Nuestros tiempos son los de la tecnología y los avances del progreso, que permiten a mucha gente vivir más tiempo y acabar añoso y senil ,muchas veces abandonado y decrépito, sin que se haya planteado , filosóficamente, el para qué le ha servido esa vida tan larga proporcionada por la tecnología. Ese “para qué” es precisamente el objeto de la filosofía. También, por cierto, de la literatura y de la historia.

La sobrevalorada tecnología moderna soluciona problemas mientras crea otros. Gracias a ella la Humanidad va cortando, demasiado deprisa, la rama en la que se sustenta, contaminando el agua, cambiando el clima y arrasando todo como si no hubiera un mañana. Y efectivamente no lo habrá.
Seguimos siendo tributarios de Platón para defender el insensato igualitarismo del hormiguero, de Aristóteles para defender la libertad de la hormiga, de Marco Aurelio para aceptar las tristezas de la vida, y de Epicuro para disfrutar, por efímeras, de sus alegrías.

No podemos vivir sin ellos, porque somos lo que ellos fueron.

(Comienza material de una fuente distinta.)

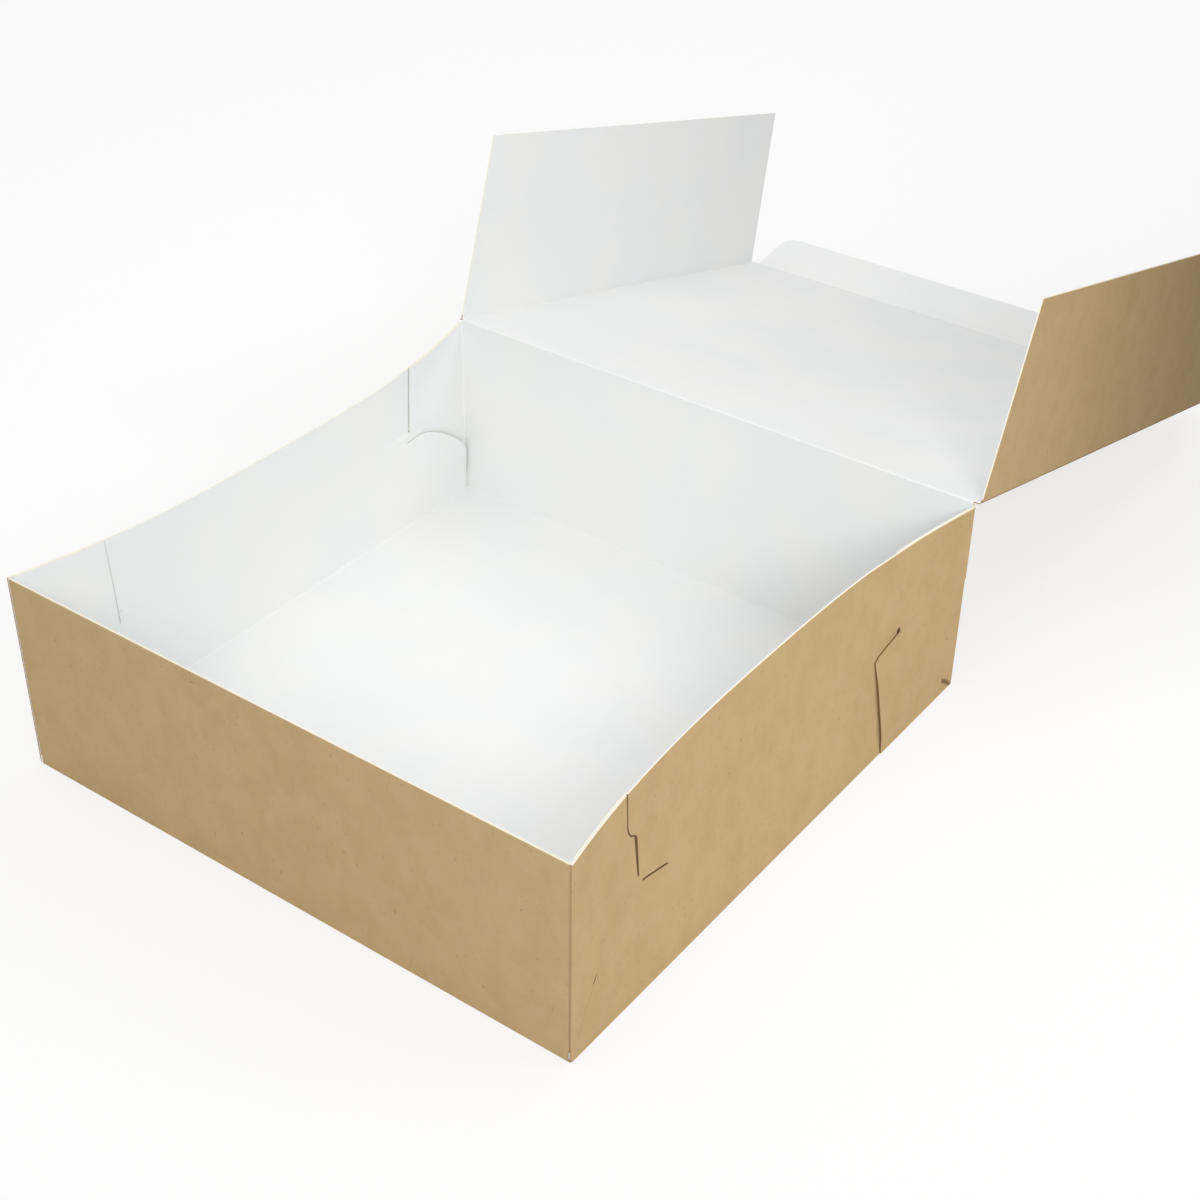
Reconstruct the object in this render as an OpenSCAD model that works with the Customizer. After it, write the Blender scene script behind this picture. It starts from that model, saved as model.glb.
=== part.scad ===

Si se desechan o desconocen sus ideas, como ser desechó, por inútil, el latín,( y pagamos lentamente el precio de convertir un idioma, antaño rico, en algo que cada vez se parece más al swahili o al euskera.) aceptaremos como inevitable nuestra servidumbre voluntaria, adoptando la penosa posición del esclavo satisfecho, condenado a servir, con la mayoría, a diosecillos menores, estrellas del fútbol y de la canción.